A penetrating exploration of the life and work of the acclaimed novelist, memoirist, and pioneering figure in gay culture.
While Christopher Isherwood (1904-1986) may be best known for Goodbye to Berlin, which drew on his experiences in Weimar-era Berlin and inspired the musical Cabaret, this new biography by Bucknell, director of the Christopher Isherwood Foundation, astutely highlights the considerable merits of his other novels and candid autobiographical works. The author renders a sweeping portrait of Isherwood's remarkable life journey, during which he forged indelible connections with many of the era's preeminent literary and artistic figures.

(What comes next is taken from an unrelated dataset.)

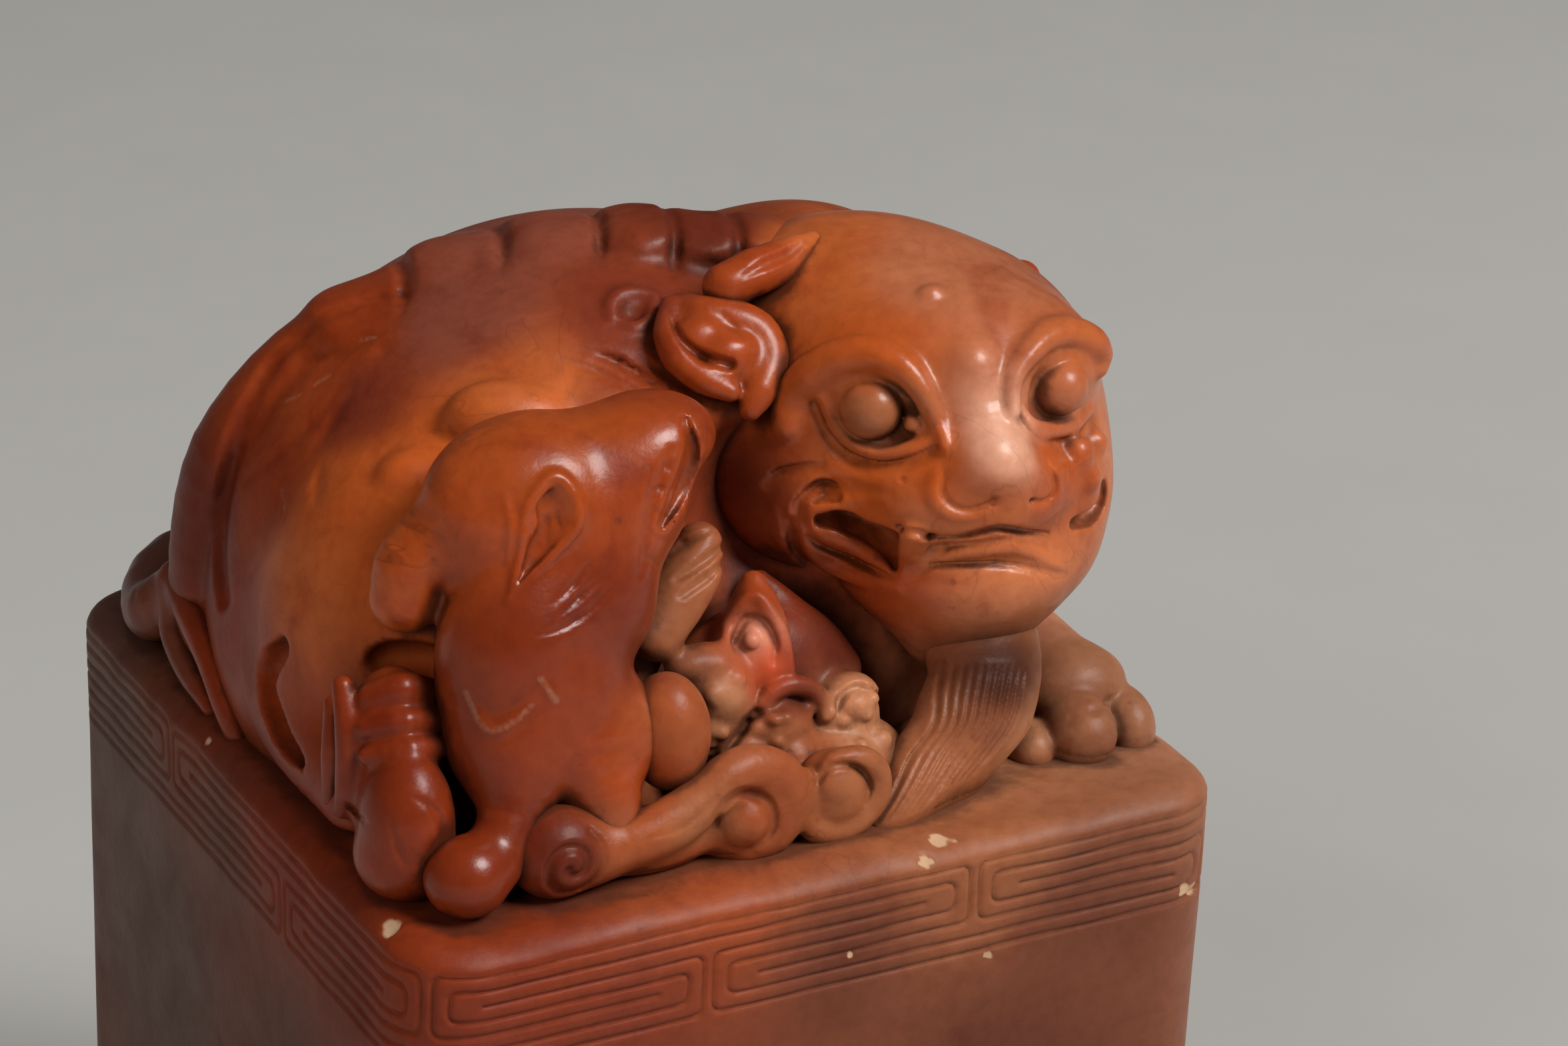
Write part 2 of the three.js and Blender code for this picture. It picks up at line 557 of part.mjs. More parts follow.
export default seal;
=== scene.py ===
import bpy
import numpy as np
from mathutils import Matrix


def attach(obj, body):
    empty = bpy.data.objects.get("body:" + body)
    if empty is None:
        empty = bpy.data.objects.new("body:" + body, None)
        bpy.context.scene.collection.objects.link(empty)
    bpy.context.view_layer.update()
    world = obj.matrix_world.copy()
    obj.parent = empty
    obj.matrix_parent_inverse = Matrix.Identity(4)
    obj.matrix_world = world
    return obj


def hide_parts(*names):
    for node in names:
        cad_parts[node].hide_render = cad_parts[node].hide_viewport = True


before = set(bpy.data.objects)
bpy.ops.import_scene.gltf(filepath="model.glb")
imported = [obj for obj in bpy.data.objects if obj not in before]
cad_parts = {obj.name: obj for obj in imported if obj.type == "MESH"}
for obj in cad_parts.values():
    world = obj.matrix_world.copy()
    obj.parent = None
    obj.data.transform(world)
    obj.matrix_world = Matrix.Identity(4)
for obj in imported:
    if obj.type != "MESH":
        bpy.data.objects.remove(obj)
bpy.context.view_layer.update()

# The knob is worked out in millimetres from the middle of the block's top, and set down in metres.
MM = 0.001
BLOCK_SIDE = 40.0
BLOCK_HEIGHT = 47.0
CORNER_RADIUS = 3.5
HEAD_YAW = 17.0
HEAD_CENTRE = np.array([10.5, -7.0, 13.6])
HEAD_OUT = np.array([-np.sin(np.radians(HEAD_YAW)), -np.cos(np.radians(HEAD_YAW)), 0.0])
HEAD_ACROSS = np.array([np.cos(np.radians(HEAD_YAW)), -np.sin(np.radians(HEAD_YAW)), 0.0])
FRONT_LEFT = np.array([-0.455, -0.795, 0.400])
UP = np.array([0.0, 0.0, 1.0])


def turned(turn):
    ax, ay, az = np.radians(turn)
    rx = np.array([[1, 0, 0], [0, np.cos(ax), -np.sin(ax)], [0, np.sin(ax), np.cos(ax)]])
    ry = np.array([[np.cos(ay), 0, np.sin(ay)], [0, 1, 0], [-np.sin(ay), 0, np.cos(ay)]])
    rz = np.array([[np.cos(az), -np.sin(az), 0], [np.sin(az), np.cos(az), 0], [0, 0, 1]])
    return rz @ ry @ rx


def unit(v):
    v = np.asarray(v, float)
    return v / np.linalg.norm(v)


def smooth_path(points, count):
    """A smooth curve through the points, as count + 1 places on it."""
    p = np.asarray(points, float)
    p = np.vstack([2 * p[0] - p[1], p, 2 * p[-1] - p[-2]])
    spans = len(p) - 3
    out = []
    for s in np.linspace(0, spans, count + 1):
        i = min(int(s), spans - 1)
        t = s - i
        a, b, c, d = p[i:i + 4]
        bend = (2 * a - 5 * b + 4 * c - d) * t**2 + (3 * b - a - 3 * c + d) * t**3
        out.append(0.5 * (2 * b + (c - a) * t + bend))
    return np.array(out)


def spread(values, count):
    values = np.atleast_1d(np.asarray(values, float))
    return np.interp(np.linspace(0, 1, count + 1), np.linspace(0, 1, len(values)), values)


class Mass:
    """A rounded lump: an ellipsoid."""

    def __init__(self, centre, half, turn=(0, 0, 0)):
        self.c = np.asarray(centre, float)
        self.h = np.asarray(half, float)
        self.r = turned(turn)
        reach = np.sqrt(((self.r * self.h) ** 2).sum(1))
        self.lo, self.hi = self.c - reach, self.c + reach

    def distance(self, x, y, z):
        q = [x - self.c[0], y - self.c[1], z - self.c[2]]
        own = [q[0] * self.r[0, k] + q[1] * self.r[1, k] + q[2] * self.r[2, k] for k in range(3)]
        k0 = np.sqrt(sum((own[k] / self.h[k]) ** 2 for k in range(3)))
        k1 = np.sqrt(sum((own[k] / self.h[k] ** 2) ** 2 for k in range(3))) + 1e-6
        return np.where(k0 < 1e-3, -self.h.min(), k0 * (k0 - 1) / k1)


class Limb:
    """An oval swept along a smooth path, with its width and depth changing on the way."""

    def __init__(self, points, wide, deep=None, face=(0, 0, 1)):
        count = 4 * (len(points) - 1)
        self.p = smooth_path(points, count)
        self.w = spread(wide, count)
        self.d = self.w if deep is None else spread(deep, count)
        self.face = unit(face)
        self.round = deep is None
        most = max(self.w.max(), self.d.max())
        self.lo, self.hi = self.p.min(0) - most, self.p.max(0) + most

    def distance(self, x, y, z):
        best = None
        for i in range(len(self.p) - 1):
            a, b = self.p[i], self.p[i + 1]
            axis = b - a
            size = np.linalg.norm(axis)
            if size < 1e-6:
                continue
            axis = axis / size
            qx, qy, qz = x - a[0], y - a[1], z - a[2]
            t = np.clip((qx * axis[0] + qy * axis[1] + qz * axis[2]) / size, 0, 1)
            qx = qx - t * (size * axis[0])
            qy = qy - t * (size * axis[1])
            qz = qz - t * (size * axis[2])
            w = self.w[i] + t * (self.w[i + 1] - self.w[i])
            if self.round:
                d = np.sqrt(qx * qx + qy * qy + qz * qz) - w
            else:
                e = self.d[i] + t * (self.d[i + 1] - self.d[i])
                across = unit(np.cross(axis, self.face))
                out = np.cross(axis, across)
                u = qx * across[0] + qy * across[1] + qz * across[2]
                v = qx * out[0] + qy * out[1] + qz * out[2]
                s = qx * axis[0] + qy * axis[1] + qz * axis[2]
                m = np.minimum(w, e)
                k0 = np.sqrt((u / w) ** 2 + (v / e) ** 2 + (s / m) ** 2)
                k1 = np.sqrt((u / w**2) ** 2 + (v / e**2) ** 2 + (s / m**2) ** 2) + 1e-6
                d = np.where(k0 < 1e-3, -m, k0 * (k0 - 1) / k1)
            best = d if best is None else np.minimum(best, d)
        return best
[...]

Early on, Isherwood moved within an influential circle of writers that included W.H. Auden, E.M. Forster, and Steven Spender. In 1939, he moved to Hollywood and pursued screenwriting, while also initiating a spiritual conversion to Vedanta under the guidance of Indian monk Swami Prabhavananda. Over the ensuing years, his vast circle expanded, bringing in Truman Capote, Tennessee Williams, and David Hockney, among others. Bucknell dedicates perhaps too many pages to Isherwood's early years, privileged upbringing, Cambridge education, and elements of his complex family dynamics (including his father's death in World War II and his suffocating relationship with his mother), but this detailed exploration lays the foundation for her explorations of her subject’s later writing and the complexities that shaped his intimate relationships, particularly his romances with various men at different stages of his life, most enduringly with artist Don Bachardy. Throughout, Bucknell urgently draws attention to Isherwood’s courageous life as an openly gay man and his vital role in advancing gay liberation through his writing: "He saw from his career's outset that he must make homosexuality attractive to mainstream audiences if he was to change their view of it, and he worked to do this in all his writing in different ways.”
An engrossing, rigorously documented study of a 20th-century literary trailblazer.